» What you need to do
Reproduce the lines from the one bearing "strut_far();" through the one bearing "obj.data.transform(world)", inclusive. Copy them exactly; include no other line.

» Material for the task
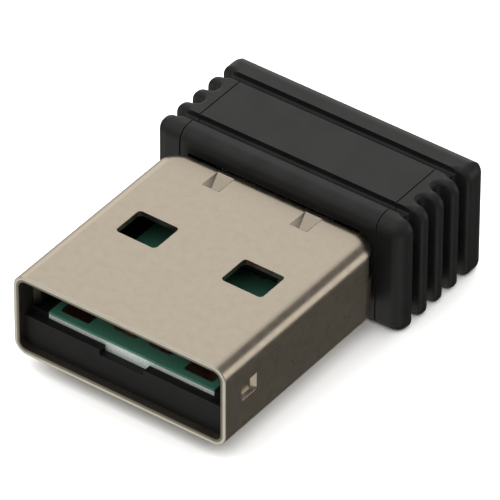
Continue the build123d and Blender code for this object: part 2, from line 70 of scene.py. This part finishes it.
# ---------------------------------------------------------------- the steel shell, in millimetres
SHELL_HALF_WIDTH = 6.0
SHELL_HALF_HEIGHT = 2.25
SHELL_CORNER = 0.7

# Where a change in the steel's look starts and where it is complete: how far back the cut edge of
# the mouth reaches, how deep into the sheet its bright band goes, which is partly a painted highlight,
# how deep the inner surface lies, which is painted darker as shade, and how far forward the wedges
# pressed into the top begin, which are deep but not inside and so not shaded.
CUT_EDGE_Y = (0.1, 0.02)
BRIGHT_BAND_DEPTH = (0.13, 0.19)
INNER_SURFACE_DEPTH = (0.26, 0.31)
BEFORE_WEDGES_Y = (10.3, 10.1)

STEEL_DARK = (0.63, 0.545, 0.443)
STEEL_LIGHT = (0.67, 0.585, 0.482)
# Paler rubbed edges, partly wear and partly a painted highlight along the sharp edges.
STEEL_RUBBED_AND_HIGHLIGHT = (0.86, 0.84, 0.79)
# The bright band of the sheared cut edge, brighter than the steel: partly burnished, partly a painted
# highlight.
STEEL_SHEARED_HIGHLIGHT = (0.83, 0.79, 0.69)
STEEL_SHEARED_DULL = (0.3, 0.27, 0.23)
# Painted shade: the colour of the inside of the plug, much darker than the outside.
STEEL_INSIDE_SHADE = (0.25, 0.22, 0.18)
STEEL_TONE_NOISE = (0.35, 0.68)
STEEL_ROUGHNESS = (0.27, 0.36)
STEEL_RUBBED_AND_HIGHLIGHT_TINT = 0.6
STEEL_RUBBED_SMOOTHER = 0.06
STEEL_CUT_ROUGHER = 0.12
STEEL_INSIDE_ROUGHER = 0.2

# ---------------------------------------------------------------- the other materials
PLASTIC_REFRACTION = 1.33
PLASTIC_RUBBED = (0.03, 0.029, 0.028)
PLASTIC_RUBBED_TINT = 0.5
FIRED_WORN_TINT = 0.3
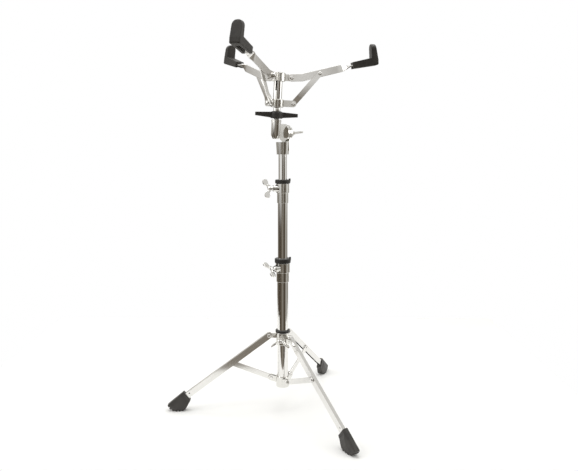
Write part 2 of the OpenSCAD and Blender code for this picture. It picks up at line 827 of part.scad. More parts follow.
lower_tube();
bottom_bracket();
bracket_pins();
lower_clamp();
lower_bushing();
lower_wing_bolt();
collar();
collar_bushing();
collar_wing_bolt();
leg_pins();
leg_left();
leg_front();
leg_back();
boot_left();
boot_front();
boot_back();
brace_left();
brace_front();
brace_back();
brace_rivet_left();
brace_rivet_front();
brace_rivet_back();
middle_tube();
upper_clamp();
upper_bushing();
upper_wing_bolt();
upper_tube();
tilter_lower();
tilter_bolt();
tilter_wing_nut();
tilter_upper();
basket_rod();
rod_end_nut();
basket_nut();
yoke();
yoke_sleeve();
yoke_pins();
hub();
hub_cross_pin();
hub_pins();
arm_right();
arm_near();
arm_far();
strut_right();
strut_near();
strut_far();
strut_rivet_right();
strut_rivet_near();
strut_rivet_far();
grip_right();
grip_near();
grip_far();
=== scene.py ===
"""Looks of the snare drum stand: chromed tube, strip and castings, black rubber and nylon.
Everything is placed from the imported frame: joint positions, joint axes and node boxes."""

import json
import math

import bmesh
import bpy
from mathutils import Matrix, Vector


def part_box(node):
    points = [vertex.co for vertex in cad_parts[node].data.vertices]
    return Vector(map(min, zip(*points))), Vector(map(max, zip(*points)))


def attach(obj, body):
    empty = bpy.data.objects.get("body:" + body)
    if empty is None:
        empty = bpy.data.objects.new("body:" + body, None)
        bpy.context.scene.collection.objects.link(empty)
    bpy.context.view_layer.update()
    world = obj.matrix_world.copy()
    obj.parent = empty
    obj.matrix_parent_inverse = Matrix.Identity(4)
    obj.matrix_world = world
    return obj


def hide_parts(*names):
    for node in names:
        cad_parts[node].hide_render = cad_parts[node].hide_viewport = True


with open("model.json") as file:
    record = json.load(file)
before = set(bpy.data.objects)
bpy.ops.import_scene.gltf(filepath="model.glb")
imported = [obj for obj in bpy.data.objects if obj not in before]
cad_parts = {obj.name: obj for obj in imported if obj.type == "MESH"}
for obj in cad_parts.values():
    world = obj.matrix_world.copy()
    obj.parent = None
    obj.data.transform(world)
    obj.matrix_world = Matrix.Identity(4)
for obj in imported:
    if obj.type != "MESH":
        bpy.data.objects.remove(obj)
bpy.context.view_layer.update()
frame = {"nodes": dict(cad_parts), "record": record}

MM = 0.001
RECORD = frame["record"]
JOINTS = {joint["name"]: joint for joint in RECORD["behaviour"]["joints"]}
BODY_OF = {node: body for body, nodes in RECORD["behaviour"]["bodies"].items() for node in nodes}
LEGS = ("left", "front", "back")
ARMS = ("right", "near", "far")
UP = Vector((0, 0, 1))


def facing(x_axis, z_axis):
    """Rotation that brings X and Z onto the given axes; Y is Z cross X."""
    x_axis, z_axis = x_axis.normalized(), z_axis.normalized()
    return Matrix((x_axis, z_axis.cross(x_axis), z_axis)).transposed().to_4x4()


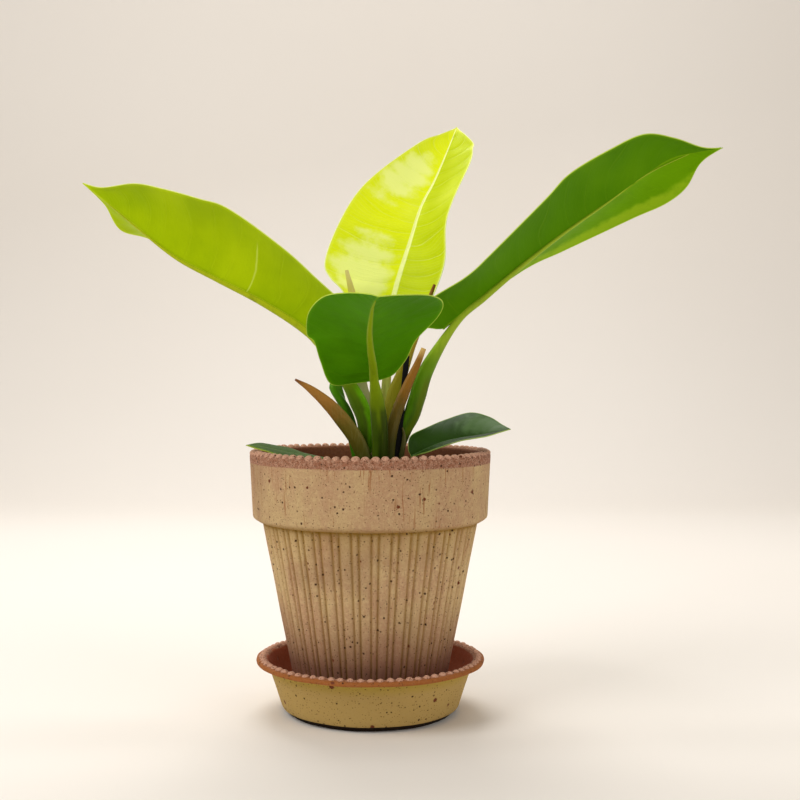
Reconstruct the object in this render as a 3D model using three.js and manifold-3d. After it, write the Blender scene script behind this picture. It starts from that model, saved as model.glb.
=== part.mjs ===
// A potted moonlight philodendron: pot, saucer, soil, crown, leaves, sheaths and stake.
// Millimetres, +Z up. The origin is the centre of the saucer's flat underside.
import * as THREE from 'three';
import { mergeVertices } from 'three/addons/utils/BufferGeometryUtils.js';
import Module from 'manifold-3d';

const wasm = await Module();
wasm.setup();

// Driving dimensions
const GAP = 0.3; // between pieces that touch

const FOOT_RADIUS = 61;
const FOOT_HEIGHT = 3.5;
const SAUCER_BASE_RADIUS = 66;
const SAUCER_WALL_TOP_RADIUS = 77;
const SAUCER_LIP_RADIUS = 85;
const SAUCER_LIP_HEIGHT = 39.6;
const SAUCER_LIP_THICKNESS = 2.7;
const SAUCER_INNER_TOP_RADIUS = 76.5;
const SAUCER_INNER_BASE_RADIUS = 58;
const SAUCER_FLOOR_HEIGHT = 9;
const SAUCER_BEADS = 74;
const SAUCER_BEAD_INSET = 3.6;

const POT_BASE_HEIGHT = SAUCER_FLOOR_HEIGHT + GAP;
const POT_BASE_RADIUS = 54.4;
const POT_TAPER = 0.196; // growth of the radius for each millimetre of height
const POT_FLOOR_THICKNESS = 9;
const POT_WALL = 7.5;
const COLLAR_BOTTOM_HEIGHT = 141.5;
const COLLAR_BOTTOM_RADIUS = 81.5;
const COLLAR_CORNER_HEIGHT = 145.5;
const COLLAR_CORNER_RADIUS = 87.4;
const RIM_RADIUS = 90;
const RIM_HEIGHT = 192.6;
const RIM_WIDTH = 8;
const RIM_DEPTH = 6; // height of the upright inner face of the rim
const RIM_BEADS = 80;
const RIM_BEAD_INSET = 3.2;
const FLUTES = 35;
const FLUTE_DEPTH = 1.3;
const DRAIN_RADIUS = 9;

const BEAD_WIDTH = 6.2;
const BEAD_HEIGHT = 2.2;
const BEAD_SIDES = 4;
const RING_START = 0.3; // place of the first corner of a ring, in sectors, so that none lies on an axis

const SOIL_HEIGHT = 174;
const SOIL_LUMPS = 1.2;

const CROWN_CENTRE = [7, 0];
const CROWN_TOP_RADIUS = 6;
const CROWN_RADIUS = 16;
const CROWN_TOP_HEIGHT = 196;
const CROWN_HEIGHT = 177;
const ROOT_RADIUS = 9;
const ROOT_HEIGHT = 118;

const STAKE_WIDTH = 4.2;
const STAKE_THICKNESS = 2.4;
const STAKE_TOP = [27.5, 3, 264.5];
const STAKE_FOOT = [14.4, -15, 130];

const BLADE_THICKNESS = 0.8;
const BLADE_END_WIDTH = 1.2;
const MIDRIB_WIDTH = 8;
const PETIOLE_REACH = 0.06; // share of the midrib that the petiole runs along

const STALK_SIDES = 8;
const STALK_ROWS = 8;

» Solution
strut_far();
strut_rivet_right();
strut_rivet_near();
strut_rivet_far();
grip_right();
grip_near();
grip_far();
=== scene.py ===
"""Looks of the snare drum stand: chromed tube, strip and castings, black rubber and nylon.
Everything is placed from the imported frame: joint positions, joint axes and node boxes."""

import json
import math

import bmesh
import bpy
from mathutils import Matrix, Vector


def part_box(node):
    points = [vertex.co for vertex in cad_parts[node].data.vertices]
    return Vector(map(min, zip(*points))), Vector(map(max, zip(*points)))


def attach(obj, body):
    empty = bpy.data.objects.get("body:" + body)
    if empty is None:
        empty = bpy.data.objects.new("body:" + body, None)
        bpy.context.scene.collection.objects.link(empty)
    bpy.context.view_layer.update()
    world = obj.matrix_world.copy()
    obj.parent = empty
    obj.matrix_parent_inverse = Matrix.Identity(4)
    obj.matrix_world = world
    return obj


def hide_parts(*names):
    for node in names:
        cad_parts[node].hide_render = cad_parts[node].hide_viewport = True


with open("model.json") as file:
    record = json.load(file)
before = set(bpy.data.objects)
bpy.ops.import_scene.gltf(filepath="model.glb")
imported = [obj for obj in bpy.data.objects if obj not in before]
cad_parts = {obj.name: obj for obj in imported if obj.type == "MESH"}
for obj in cad_parts.values():
    world = obj.matrix_world.copy()
    obj.parent = None
    obj.data.transform(world)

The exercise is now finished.